+++ Data extract +++

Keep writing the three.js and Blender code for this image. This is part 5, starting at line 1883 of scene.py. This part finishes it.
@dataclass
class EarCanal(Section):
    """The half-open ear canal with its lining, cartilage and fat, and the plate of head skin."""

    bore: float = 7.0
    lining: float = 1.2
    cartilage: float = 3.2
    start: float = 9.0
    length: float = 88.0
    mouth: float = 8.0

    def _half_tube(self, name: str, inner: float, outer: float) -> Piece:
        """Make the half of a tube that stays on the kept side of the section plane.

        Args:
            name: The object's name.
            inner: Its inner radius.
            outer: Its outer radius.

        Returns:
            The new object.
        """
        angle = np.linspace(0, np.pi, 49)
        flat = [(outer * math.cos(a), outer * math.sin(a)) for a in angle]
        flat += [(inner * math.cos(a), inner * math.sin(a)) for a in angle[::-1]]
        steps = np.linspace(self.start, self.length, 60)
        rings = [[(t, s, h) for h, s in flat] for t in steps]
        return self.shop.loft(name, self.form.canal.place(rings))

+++

Instructions to follow.
Type the material above out again, exactly.

Exercise result.
Keep writing the three.js and Blender code for this image. This is part 5, starting at line 1883 of scene.py. This part finishes it.
@dataclass
class EarCanal(Section):
    """The half-open ear canal with its lining, cartilage and fat, and the plate of head skin."""

    bore: float = 7.0
    lining: float = 1.2
    cartilage: float = 3.2
    start: float = 9.0
    length: float = 88.0
    mouth: float = 8.0

    def _half_tube(self, name: str, inner: float, outer: float) -> Piece:
        """Make the half of a tube that stays on the kept side of the section plane.

        Args:
            name: The object's name.
            inner: Its inner radius.
            outer: Its outer radius.

        Returns:
            The new object.
        """
        angle = np.linspace(0, np.pi, 49)
        flat = [(outer * math.cos(a), outer * math.sin(a)) for a in angle]
        flat += [(inner * math.cos(a), inner * math.sin(a)) for a in angle[::-1]]
        steps = np.linspace(self.start, self.length, 60)
        rings = [[(t, s, h) for h, s in flat] for t in steps]
        return self.shop.loft(name, self.form.canal.place(rings))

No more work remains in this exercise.